4.3 微視的断層パラメータの設定

 想定琵琶湖西岸断層帯地震の巨視的断層パラメータに引き続き、微視的断層パラメータを設定する。

 4.3.1 各アスペリティの位置の設定

 長期評価によれば、本断層帯北部の饗庭野断層付近での平均上下変位速度は約1.6 m/千年、本断層帯南部の堅田断層付近での平均上下変位速度は約1.1〜1.3 m/千年とされる。また、活断層研究会 (1991) からの引用として、堅田断層の北隣の比良断層での平均上下変位速度は約0.5 m/千年、堅田断層の南隣の比叡断層での平均上下変位速度は約0.3 m/千年と述べている。戸田ほか (1996) は、堅田断層は第四紀後期の活動が活発であるのに対して、比叡断層や比良断層は第四紀後期には活動的でないと述べている。以上に基づき、本検討では、本断層帯北部の饗庭野断層を中心とした地域に第一アスペリティ、本断層帯南部の堅田断層を中心とした地域に第二アスペリティを設定する。

 4.3.2 破壊開始点の設定

 逆断層なので、アスペリティの下端に破壊開始点を設定する。
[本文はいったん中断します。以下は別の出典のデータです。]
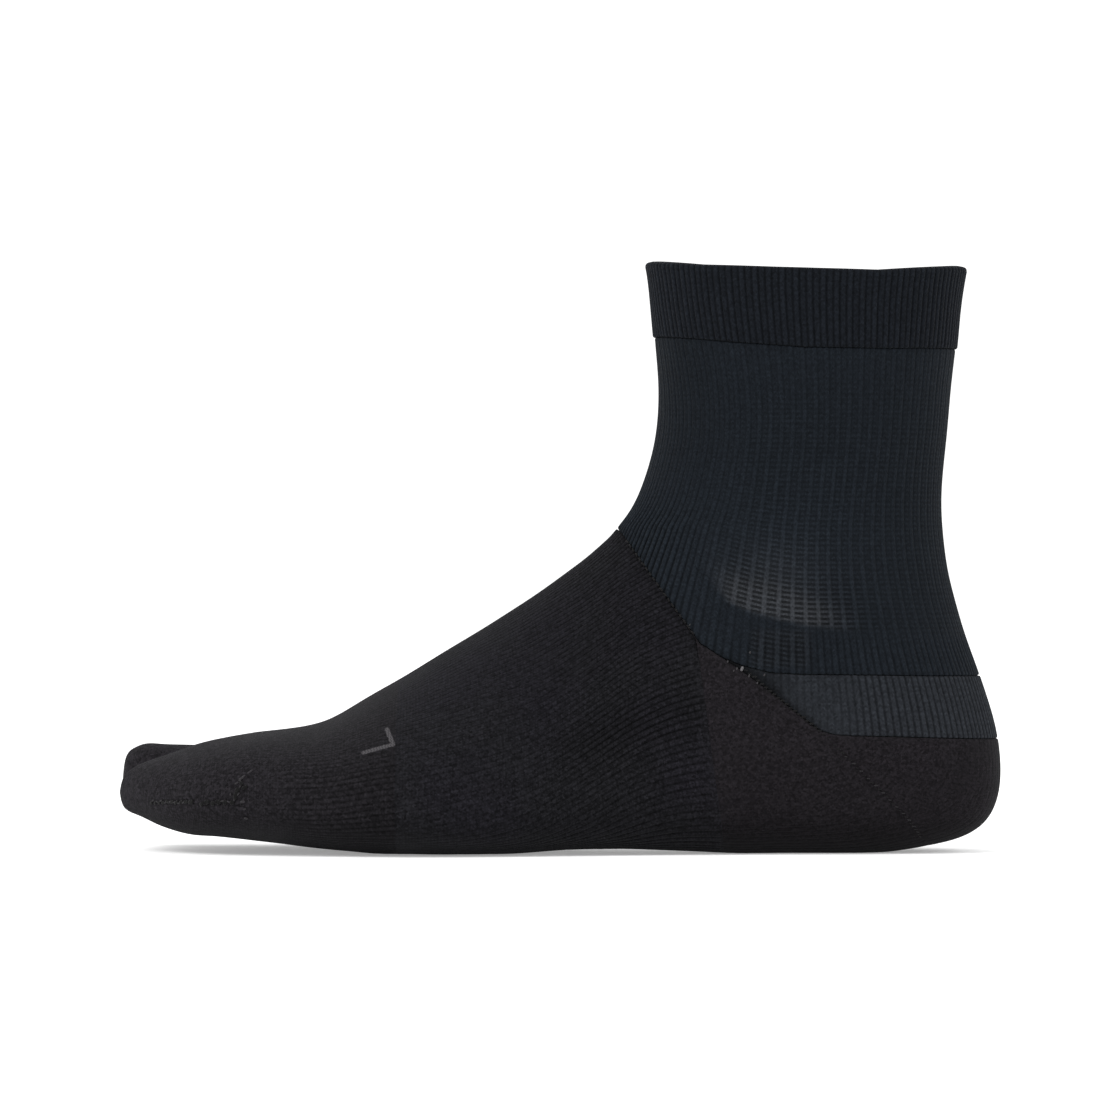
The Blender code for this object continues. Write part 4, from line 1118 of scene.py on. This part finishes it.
def build_heel():
    wall, proud, radius = FABRIC["heel_cup"]
    k = body.knots
    every = np.arange(0.06, 0.5, 0.0005)

    def long_(v):
        up = body.cross(v, below(band_z), k[4], k[16])
        front = body.cross(v, in_foot, k[6], k[18])
        return (front - up) * body.step(0.5 * (front + up), v)

    start = every[np.argmax(long_(every) > 0.03)]
    other = (1.0 - every)[np.argmax(long_(1.0 - every) > 0.03)]
    first, last = int(math.ceil(start * FOOT_WALES)), int(math.floor(other * FOOT_WALES))
    u = np.append(wale_columns(first, last, (0.0, 0.25, 0.5, 0.75)), float(last))
    u[0], u[-1] = start * FOOT_WALES, other * FOOT_WALES
    v = u / FOOT_WALES
    up = body.cross(v, below(band_z), k[4], k[16])
    front = body.cross(v, in_foot, k[6], k[18])
    room = 0.3 * np.maximum(front - up, 0.0)
    up = up + np.minimum(SEAM * 1.4 / np.maximum(body.step(up, v), 0.2), room)
    front = front - np.minimum(0.01 / np.maximum(body.step(front, v), 0.2), room)
    s, skin, away, gone = skin_grid(body, v, up, front, 110, 0.6)
    x, z = skin[..., 0], skin[..., 2]
    over = (z - gore_z(x)) * 0.72                      # distance from the gore, upper side positive
    in_gore = ease(z, 0.5, 3.0) * ease(x, -19.0, -15.0) * ease(x, 39.0, 36.0)
    ribs = rib_depth(np.broadcast_to(u, z.shape), 0.10, 0.14)
    ribs = ribs + 0.34 * np.exp(-(over / 0.5) ** 2) * in_gore - 0.16 * np.exp(-((over - 1.5) / 0.9) ** 2) * in_gore
    turned = np.where(away == gone, lip(away, 0.5), 0.0)
    stand = proud * ease(gone[-1:] - gone, 0.0, 8.0)
    outer, n = finish_skin(skin, False, ribs, turned, radius, stand)
    inner = inner_of(skin, n, wall - proud, 4, 28, False, reach=(SEAM * 1.6, 0.03))
    course = ring_uv(u, gone / 1.55, FOOT_WALES, False)
    # painted light: the heel is darker towards the floor as painted shade underneath and a little lighter on top
    # as painted light from above
    tone = 1.0 - 0.47 * ease(z, 15.5, 3.5) + 0.05 * ease(z, 24.0, 36.0)
    obj = fabric("heel_cup_knit", outer, inner, course, False, 4, tone)
    place("heel_cup", "heel_knit", HEEL, obj, "heel_cup")


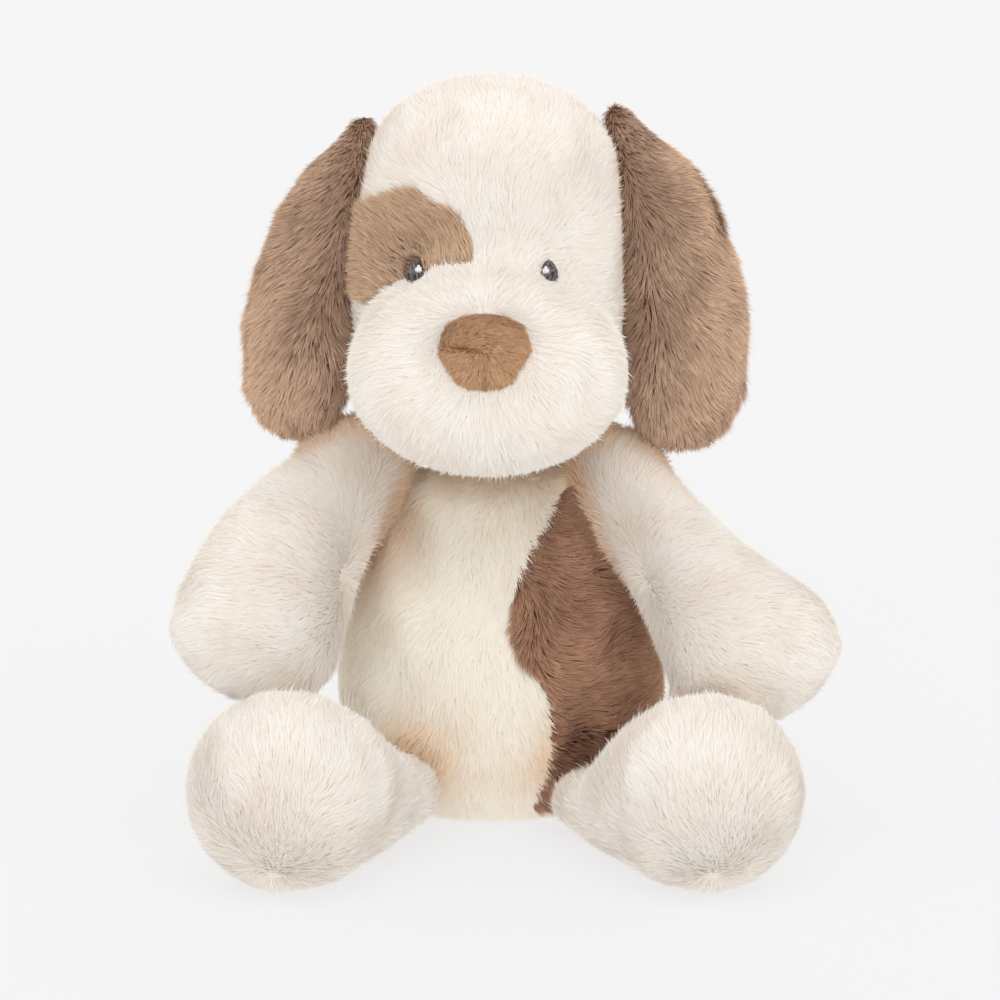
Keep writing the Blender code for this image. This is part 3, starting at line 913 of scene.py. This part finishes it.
def make_floor():
    """A pale matt sheet that is the floor and the background."""
    bm = bmesh.new()
    bmesh.ops.create_grid(bm, x_segments=2, y_segments=2, size=12.0)
    mesh = bpy.data.meshes.new("floor")
    bm.to_mesh(mesh)
    bm.free()
    floor = put("floor", mesh)
    nodes = Nodes("floor_sheet", roughness=0.8, specular=0.0)
    nodes.shader.inputs["Base Color"].default_value = (0.20, 0.20, 0.20, 1.0)
    nodes.shader.inputs["Emission Color"].default_value = (0.707, 0.708, 0.712, 1.0)
    nodes.shader.inputs["Emission Strength"].default_value = 1.0
    floor.data.materials.append(nodes.material)


def aim(made, target):
    made.rotation_euler = (Vector(target) - made.location).to_track_quat("-Z", "Y").to_euler()


def soft_sun(name, place, spread, strength):
    """Even light from a wide patch of the room, spread radians across, in the direction of place."""
    light = bpy.data.lights.new(name, "SUN")
    light.angle = spread
    light.energy = strength
    light.color = SUN_COLOUR
    made = put(name, light)
    made.location = place
    aim(made, (0, 0, 0))


def make_room():
    world = bpy.data.worlds.new("studio")
    bpy.context.scene.world = world
    world.use_nodes = True
    sky = world.node_tree.nodes["Background"].inputs
    sky["Color"].default_value = (1.0, 0.95, 0.89, 1.0)
    sky["Strength"].default_value = 0.78
    for name, (place, spread, strength) in SUNS.items():
        soft_sun(name, place, spread, strength)
    make_floor()
    bpy.context.scene.view_settings.view_transform = "Standard"


def make_camera():
    """A long lens, a little above the dog, straight in front of it."""
    distance = 1.6
    rise = math.radians(11.0)
    width = 1 / 3             # of what the picture shows at the target
    target = Vector((-0.0018, 0.0192, 0.1064))
    lens = bpy.data.cameras.new("camera")
    lens.sensor_width = 36.0
    lens.lens = 36.0 * distance / width
    lens.clip_end = 60.0
    camera = put("camera", lens)
    camera.location = target + distance * Vector((0, -math.cos(rise), math.sin(rise)))
    aim(camera, target)
    bpy.context.scene.camera = camera


piles = {slot: pile_material(slot) for slot in PILE_COLOURS}
backings = {slot: backing_material(slot) for slot in PILE_COLOURS}
wadding = fibre_material("wadding_fibre", (222, 222, 218), (246, 246, 244), 420.0)
calico = fibre_material("calico_weave", (196, 186, 164), (222, 214, 194), 900.0)
grey_thread = fibre_material("thread_grey_fibre", (34, 31, 33), (150, 142, 142), 2600.0,
                             roughness=0.5, upright=12.0)
white_thread = fibre_material("thread_white_fibre", (232, 228, 232), (250, 248, 250), 1800.0,
                              roughness=0.5, upright=6.0)

make_camera()
make_room()
forms = {}
for body, nap in make_naps().items():
    forms[body] = Form(body)
    cut_skins(forms[body])
    grow_pile(forms[body], nap)
    fill_body(body)
make_nose(forms["head"])
for side in ("left", "right"):
    make_eye(side, forms["head"])
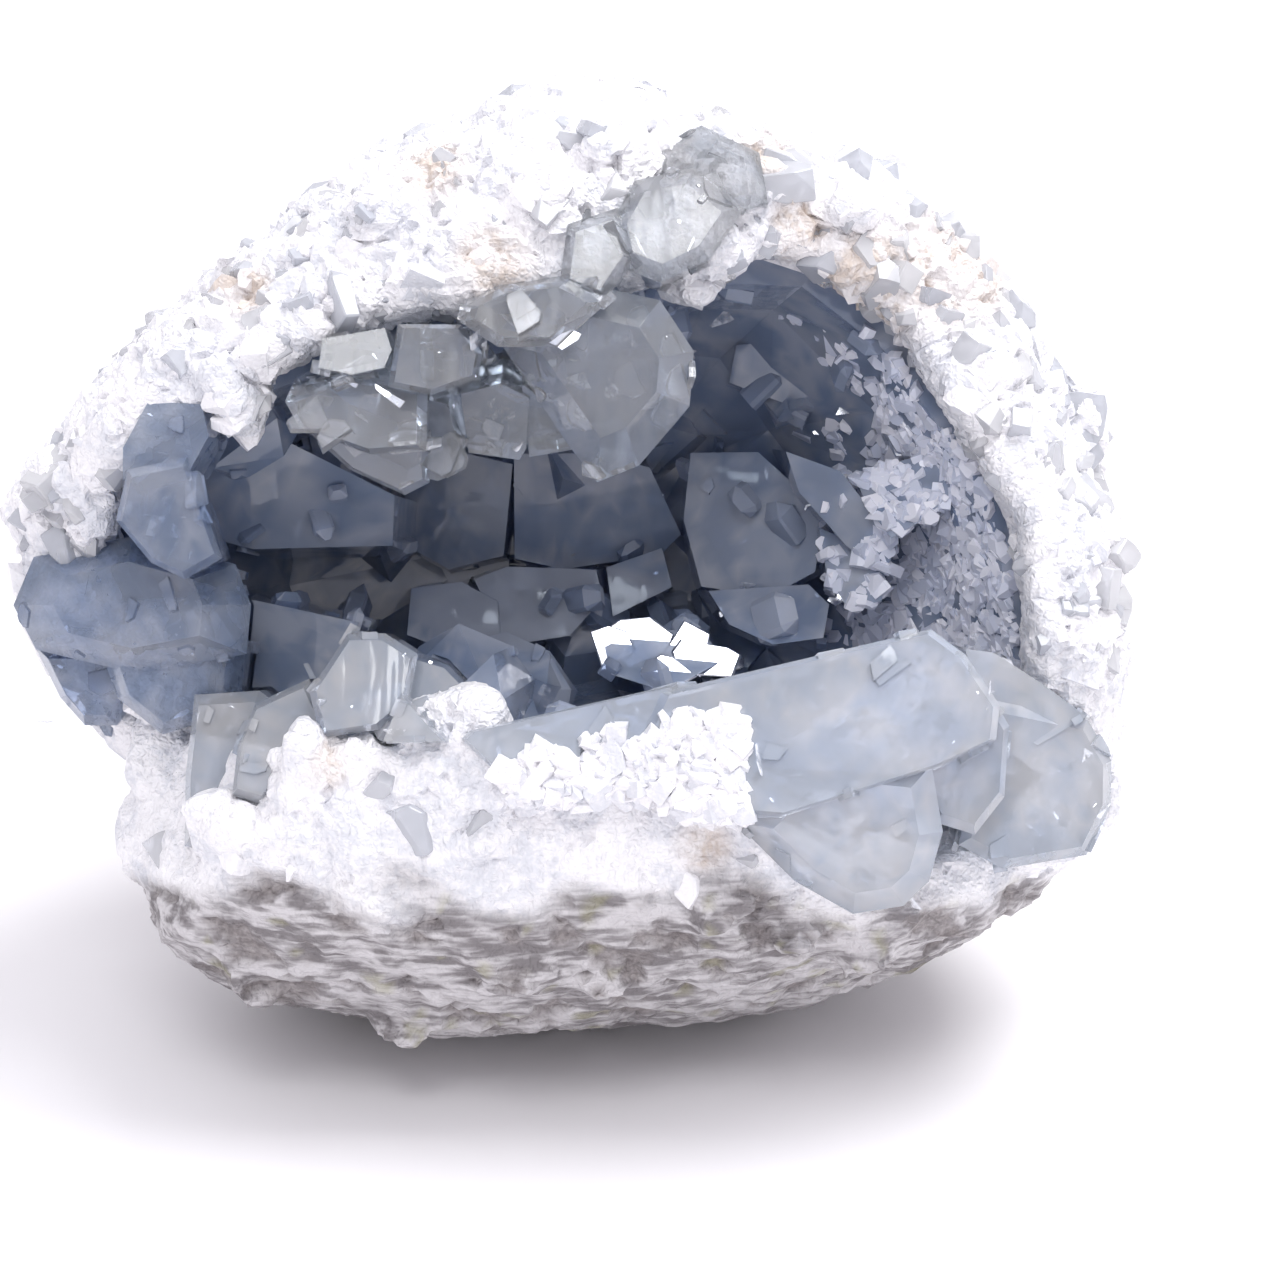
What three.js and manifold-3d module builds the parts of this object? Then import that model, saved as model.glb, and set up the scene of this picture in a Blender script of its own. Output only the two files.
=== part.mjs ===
// A celestite geode: one half of a broken hollow nodule, 141 mm wide, standing on a small
// flat spot. Its thick wall ends in a band of white broken crystal round the mouth. Pale blue
// crystals with flat faces line the hollow, hang from the upper rim, stand along the front
// lip and in the lower left corner, and swell out as a rounded mass at the left side.
//
// Lengths are millimetres. The forms are laid out in the mouth's own frame: +x to the right,
// +y up across the mouth and +z out of the hollow towards whoever looks in. At the end they
// are leaned back by the angle at which the nodule stands, so that +Z is up.

import * as THREE from "three";
import { ConvexGeometry } from "three/addons/geometries/ConvexGeometry.js";
import { ImprovedNoise } from "three/addons/math/ImprovedNoise.js";
import { mergeVertices } from "three/addons/utils/BufferGeometryUtils.js";
import Module from "manifold-3d";

const wasm = await Module();
wasm.setup();

// Driving dimensions
const leanBack = 22; // degrees by which the mouth faces up from level
const backDepth = 50; // from the widest ring back to the far end of the nodule
const floorPoint = new THREE.Vector3(-4, 4, -29); // the deepest point of the hollow
const hollowMiddle = new THREE.Vector3(0, 3, 20); // what the crystals on its wall point at
const liningThickness = 2.6; // the sheet of crystal from which the crust grows
const clearance = 0.3; // between the wall and each crystal group, and between groups
const flatSpotLift = 2.6; // how much of the underside the flat spot takes away
const belly = { at: new THREE.Vector3(14, -50, -30), rise: 3.6, reach: 26 }; // the lowest swelling
const swellings = { rise: 2.4, across: 21 }; // broad unevenness of the wall
const knobs = { rise: 2.2, across: 10 }; // the smaller unevenness on it
const lumpRadius = [5, 9]; // lumps of broken crystal on the band
const druseSize = [8, 15]; // small crystals on the steep walls
const druseSizeAtRight = [6, 10]; // and on the gentle slope at the right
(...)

第一アスペリティ北下隅から破壊が開始するケースをCase 1、第二アスペリティ南下隅から破壊が開始するケースをCase 2と呼ぶ。
 断層面の破壊は破壊開始点から同心円状に伝播すると仮定する。破壊伝播速度はS波速度の0.72倍と仮定する。

 4.3.3 その他の微視的パラメータの設定

 その他の微視的パラメータは、強震動評価レシピに従って設定する。

4.4 特性化震源モデル

 以上の検討により作成された想定琵琶湖西岸断層帯地震の特性化震源モデルについてまとめる。
 表4.4-1に、想定琵琶湖西岸断層帯地震の断層パラメータを示す。
 図4.4-1に、想定琵琶湖西岸断層帯地震のCase 1の断層モデルを示す。図中、線分はモデル化された地表トレース、矩形領域は断層面と強震動評価に用いるための断層要素、陰影はアスペリティで、 北側が第一アスペリティ、南側が第二アスペリティである。★印は破壊開始点で、Case 1では第一アスペリティの北下隅から破壊が同心円状に広がる。
 同様に、図4.4-2に、想定琵琶湖西岸断層帯地震のCase 2の断層モデルを示す。Case 2では第二アスペリティの南下隅から破壊が同心円状に広がる。